Set Design and Décor -- A 10-Step Program
Step 2 - Talk to People
After you've read the play and started to formulate some ideas
about the set, there are two essential fonts of information to
consult before you get started:
The Director: Ask the director about any ideas
that they would like to see incorporated into the set, especially
whether they have any special preference for placement of exits
and entrances, whether they want a detailed set or a minimal one,
and whether they want to use platforms (and if they do, whether
there are any particular areas where they would particularly like
to see a platform). Directors often have ideas about set design
and décor, like the fact that they'd really like to have a certain
type of window, or they want a spiral staircase, or there needs
to be a desk large enough to do acrobatics on, and you should
make every effort to give them what they need to work with --
within reason. Directors are not always the most practical people
in the world when it comes to set design and will sometimes ask
for the impossible, in which case you have to tell them it just
can't be done with the resources you have available.

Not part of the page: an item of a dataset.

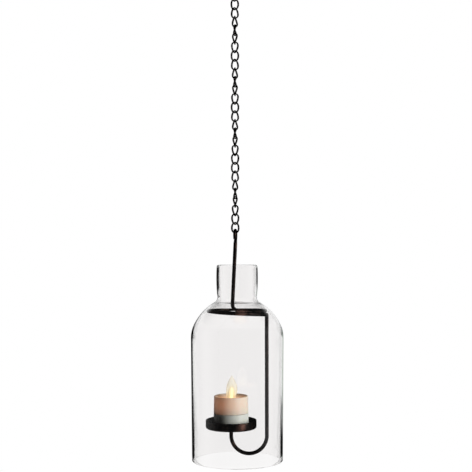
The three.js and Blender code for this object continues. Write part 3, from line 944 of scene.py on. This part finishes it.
def add_base(made):
    """The lower cup, with the battery opening and the switch slot in its floor."""
    top = CANDLE_SEAM_Z - GAP / 2
    inside = CANDLE_BASE_R - CANDLE_WALL - 0.0004
    cup = turned(rounded([
        (CAP_HOLE_R, 0, 0.0002),
        (CANDLE_BASE_R, 0, 0.0009),
        (candle_r(top), top, 0.0003),
        (SPIGOT_R, top, 0.0002),
        (SPIGOT_R, SPIGOT_TOP_Z, 0.0003),
        (SPIGOT_R - 0.001, SPIGOT_TOP_Z, 0.0003),
        (SPIGOT_R - 0.001, top - 0.003, 0.0004),
        (inside, top - 0.0044, 0.0004),
        (inside, CANDLE_WALL, 0.0006),
        (CAP_HOLE_R, CANDLE_WALL, 0.0002),
    ], 4), 144)
    cuts = []
    for angle in (math.pi / 2, -math.pi / 2):
        cuts.append(sector(CAP_HOLE_R - 0.001, CAP_LUG_R + GAP, angle, 0.35, -0.001, CANDLE_WALL + 0.002))
    slot = block((0.0026, SWITCH_TRAVEL + 0.003, CANDLE_WALL + 0.002), (SWITCH_RADIUS, 0, CANDLE_WALL / 2))
    bmesh.ops.rotate(slot, matrix=Matrix.Rotation(SWITCH_TURN, 3, "Z"), verts=slot.verts)
    cup = combined(cup, [*cuts, slot], "DIFFERENCE")
    finished("base_shell", moved(cup, CANDLE), made, "candle", ["base_cup"], 35)


def add_flame(made, core):
    """The hollow flame, flattened front to back and a little off centre, and the glow inside it."""
    collar = CANDLE_HEIGHT - 0.0076
    widest = CANDLE_HEIGHT + 0.007
    bore = FLAME_BORE_R
    belly = []
    for i in range(1, 30):
        share = i / 30
        radius = FLAME_R * math.cos(share * math.pi / 2) ** 0.8 * (1 - 0.25 * share * share)
        belly.append((radius, widest + (FLAME_TIP_Z - widest) * share))
    foot_z = CANDLE_HEIGHT - 0.003
    lower = []
    for i in range(13):
        share = i / 12
        radius = bore + 0.0013 + (FLAME_R - bore - 0.0013) * math.sin(share * math.pi / 2)
        lower.append((radius, foot_z + (widest - foot_z) * share))
    hollow = [(0, widest + 0.004), (bore * 0.5, widest + 0.0032), (bore * 0.85, widest + 0.001)]
    hollow += [(bore, widest - 0.002), (bore, collar - 0.006), (bore + 0.0013, collar - 0.006)]
    flange = [(bore + 0.0013, collar), (WICK_HOLE_R + 0.0013, collar)]
    flange += [(WICK_HOLE_R + 0.0013, collar + 0.001), (bore + 0.0013, collar + 0.001)]
    flame = turned(hollow + flange + lower + belly + [(0, FLAME_TIP_Z)], 64)
    inner = turned([(0, collar + 0.004), (0.0012, collar + 0.0045), (0.0016, CANDLE_HEIGHT),
                    (0.0016, widest - 0.001), (0.0012, widest + 0.0012), (0.0006, widest + 0.0028),
                    (0, widest + 0.0035)], 32)
    for bm in (flame, inner):
        for vertex in bm.verts:
            clear = smoothstep(vertex.co.z, foot_z, widest)
            vertex.co.x += FLAME_SHIFT * clear
            vertex.co.y *= 1 + (FLAME_DEPTH - 1) * clear
    finished("flame_shell", moved(flame, CANDLE), made, "candle", ["flame_tip"], 60)
    finished("flame_glow", moved(inner, CANDLE), core, "candle", (), 60)


def add_electronics(resin, board_made, chip, steel, spring):
    led_bottom = BOARD_Z + BOARD_THICKNESS + GAP
    body = led_bottom + 0.002
    dome = arc(0, body + 0.006, LED_R, 0, math.pi / 2, 10)[:-1]
    flange = LED_FLANGE_R
    profile = [(0, body), (flange - 0.0001, body), (flange, body + 0.0001), (flange, body + 0.0009)]
    profile += [(flange - 0.0001, body + 0.001), (LED_R, body + 0.001)] + dome
    profile += [(0, body + 0.006 + LED_R)]
    lamp = turned(profile, 48)
    leads = [block((0.0005, 0.0005, 0.0025), (x, 0, led_bottom + 0.00125)) for x in (-0.00127, 0.00127)]
    lamp = combined(lamp, leads, "UNION")
    finished("led_lamp", moved(lamp, CANDLE), resin, "candle", ["led"], 40)

    edge = 0.0001
    top = BOARD_Z + BOARD_THICKNESS
    board = rounded([(0, BOARD_Z), (BOARD_R, BOARD_Z, edge), (BOARD_R, top, edge), (0, top)], 2)
    board = moved(turned(board, 96), CANDLE)
    finished("board_disc", board, board_made, "candle", ["circuit_board"], 40)

    drop = [(0, 0), (0.0030, 0), (0.0027, 0.0007), (0.0018, 0.0012), (0, 0.0014)]
    blob = moved(turned([(radius, top + height) for radius, height in drop], 40), (0.008, 0.004, 0))
    chips = [block((0.0032, 0.0016, 0.0006), (x, y, top + 0.0003), 0.0001)
             for x, y in ((-0.008, 0.004), (-0.008, -0.004), (0.007, -0.006))]
    for number, bm in enumerate([blob, *chips], start=1):
        finished(f"board_part_{number}", moved(bm, CANDLE), chip, "candle", (), 40)

    step = 0.0004
    cell = turned(rounded([
        (0, CELL_Z),
        (CELL_R - 0.0008, CELL_Z, 0.0002),
        (CELL_R - 0.0008, CELL_Z + step, 0.0001),
        (CELL_R, CELL_Z + step, 0.0003),
        (CELL_R, CELL_Z + CELL_HEIGHT - 0.0003, 0.0003),
        (CELL_R - 0.0013, CELL_Z + CELL_HEIGHT - 0.0001, 0.0002),
        (CELL_R - 0.0016, CELL_Z + CELL_HEIGHT - 0.0004, 0.0001),
        (CELL_R - 0.0022, CELL_Z + CELL_HEIGHT, 0.0001),
        (0, CELL_Z + CELL_HEIGHT),
    ], 3), 96)
    finished("button_cell", moved(cell, CANDLE), steel, "candle", ["coin_cell"], 35)

    high = BOARD_Z - GAP
    low = CELL_Z + CELL_HEIGHT + GAP + STRIP / 2
    negative = [(-0.005, low + 0.0008), (0, low), (0.006, low + 0.0016), (0.008, low + 0.004), (0.008, high)]
    beside = -(CELL_R + GAP + STRIP / 2)
    start = CELL_Z + 0.0004
    positive = [(beside, start), (beside, start + 0.003)]
    positive += [(beside - 0.002, start + 0.006), (beside - 0.002, high)]
    for name, path, width, node in (
        ("spring_negative", negative, 0.004, "contact_negative"),
        ("spring_positive", positive, 0.0035, "contact_positive"),
    ):
        finished(name, moved(strip(path, width), CANDLE), spring, "candle", [node], 40)


def strip(path, width):
    """A bent strip of sheet metal, given the [x, z] path of its middle, with its bends rounded."""
    middle_line = rounded([path[0], *((x, z, 0.0008) for x, z in path[1:-1]), path[-1]], 5)
    sides = {1: [], -1: []}
    for i, (x, z) in enumerate(middle_line):
        x0, z0 = middle_line[max(i - 1, 0)]
        x1, z1 = middle_line[min(i + 1, len(middle_line) - 1)]
        along = math.hypot(x1 - x0, z1 - z0)
        for sign, points in sides.items():
            reach = sign * STRIP / 2 / along
            points.append((x - (z1 - z0) * reach, z + (x1 - x0) * reach))
    bm = prism(sides[1] + sides[-1][::-1], width, -width / 2)
    bmesh.ops.rotate(bm, matrix=Matrix.Rotation(math.pi / 2, 3, "X"), verts=bm.verts)
    return bm


def add_cap(made):
    """The battery cover: a round plug with two locking lugs and a coin slot."""
    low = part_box("battery_cap")[0].z - CANDLE.z
    plug = turned(rounded([
        (0, low),
        (CAP_R, low, 0.0003),
        (CAP_R, low + CAP_HEIGHT, 0.0003),
        (0, low + CAP_HEIGHT),
    ], 4), 112)
    lugs = [sector(CAP_R - 0.001, CAP_LUG_R, angle, 0.24, CANDLE_WALL + GAP, CAP_LUG_HEIGHT)
            for angle in (math.pi / 4, -3 * math.pi / 4)]
    plug = combined(plug, lugs, "UNION")
    slot = block((0.014, 0.0018, 0.0016), (0, 0, low), 0.0003)
    plug = combined(plug, [slot], "DIFFERENCE")
    finished("battery_cover", moved(plug, CANDLE), made, "battery_cap", ["battery_cap"], 35)


def add_switch(made):
    """The slide switch, with grip ridges across its knob."""
    knob_bottom = 0.0003
    knob_height = CANDLE_WALL + 0.0004
    edge = 0.0002
    flange = block((0.0028, 0.005, 0.0012), (0, 0, CANDLE_WALL + GAP + 0.0006), edge)
    knob = block((0.002, 0.0024, knob_height), (0, 0, knob_bottom + knob_height / 2), edge)
    whole = combined(flange, [knob], "UNION")
    grooves = [block((0.003, 0.0002, 0.0004), (0, y, knob_bottom)) for y in (-0.0007, 0.0, 0.0007)]
    whole = combined(whole, grooves, "DIFFERENCE")
    moved(whole, (SWITCH_RADIUS, -SWITCH_TRAVEL / 2, 0))
    bmesh.ops.rotate(whole, matrix=Matrix.Rotation(SWITCH_TURN, 3, "Z"), verts=whole.verts)
    finished("switch_knob", moved(whole, CANDLE), made, "switch", ["switch_slider"], 35)


# ---- The whole ----

add_camera()
studio_world()
add_floor()

# Points and colours of painted copper highlights on the ring, its spoke and the tray's front rim; patina and
# worn are the bronze's own colours
spoke = LANTERN + Vector((0.006, 0, RING_Z))
tray_front = TRAY + Vector((0.012, -TRAY_R, TRAY_HEIGHT / 2))
patina, worn = (0.006, 0.005, 0.005, 1), (0.040, 0.025, 0.020, 1)
copper, dull_copper = (0.30, 0.17, 0.14, 1), (0.10, 0.05, 0.04, 1)
ring_front = LANTERN + Vector((0.004, -RING_R, RING_Z - RING_DROP / 4))
ring_back = LANTERN + Vector((0.006, RING_R, RING_Z))
painted_highlight_spots = [(spoke, 0.009), (ring_front, 0.008), (ring_back, 0.008)]
wire_bronze = oiled_bronze("wire_bronze", patina, worn, copper, painted_highlight_spots)
pan_bronze = oiled_bronze("pan_bronze", patina, worn, dull_copper, [(tray_front, 0.008)])
add_hook(wire_bronze)
add_chain(blackened_steel())
add_frame(wire_bronze, pan_bronze)
add_glass(blown_glass())

base_plastic = moulded("base_plastic", (0.50, 0.515, 0.48, 1), (0.57, 0.58, 0.55, 1), 0.45, 0.25)
add_shell(ivory_wax())
add_base(base_plastic)
add_flame(frosted_flame(), glowing("flame_core", (0.95, 0.90, 0.74, 1), (0.97, 0.95, 0.86, 1), 0.6))
add_electronics(
    glowing("led_resin", (1.0, 0.70, 0.25, 1), (1.0, 0.85, 0.45, 1), 1.2),
    solder_mask(),
    moulded("epoxy_black", (0.012, 0.012, 0.013, 1), (0.02, 0.02, 0.021, 1), 0.4),
    brushed("cell_steel", (0.52, 0.52, 0.53, 1), (0.66, 0.66, 0.66, 1), (1.0, 0.05, 1.0)),
    brushed("spring_metal", (0.50, 0.46, 0.38, 1), (0.62, 0.58, 0.50, 1), (0.05, 1.0, 1.0)),
)
add_cap(base_plastic)
add_switch(moulded("switch_black", (0.010, 0.010, 0.010, 1), (0.018, 0.018, 0.018, 1), 0.45))

solid = [piece for piece in pieces if piece.name != "blown_chimney"]
key_aim = Vector((0, 0, (NECK_TOP + GLASS_BOTTOM) / 2))
add_lamp("key", KEY_PLACE, key_aim, KEY_SIZE, KEY_POWER, (1.0, 0.985, 0.96), solid)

The Set Construction Crew: Here's where to get
some really practical information. Find out what flat widths are
most commonly used in your theater - if all you have is three-foot-wide
flats, for instance, it will be easier and cheaper if you design
a 12-foot long wall than it would be if you use one that's 13
feet long. Ask them for the exact measurements of the stage -
they usually have it, but if they don't, I'll tell you how to
get that later on - and discuss with them any unusual items that
they might have to build from scratch for you. You also need to
know what kind of set plan they need to work off of - does it
have to be exactly to scale, or can they fudge it from sketches?
Do they need just a floor plan, or do they also want a frontal
elevation (a view of what it would look like as seen by the audience)?
Be aware that most crews can work from rough sketches, but it
won't look like you thought it would if you don't give them measurements!
If you're planning to use platforms and/or stairways, get their
thoughts on what kind of heights and widths can be accommodated
on your stage. Make good friends with your crew - you've just
entered into a partnership with them.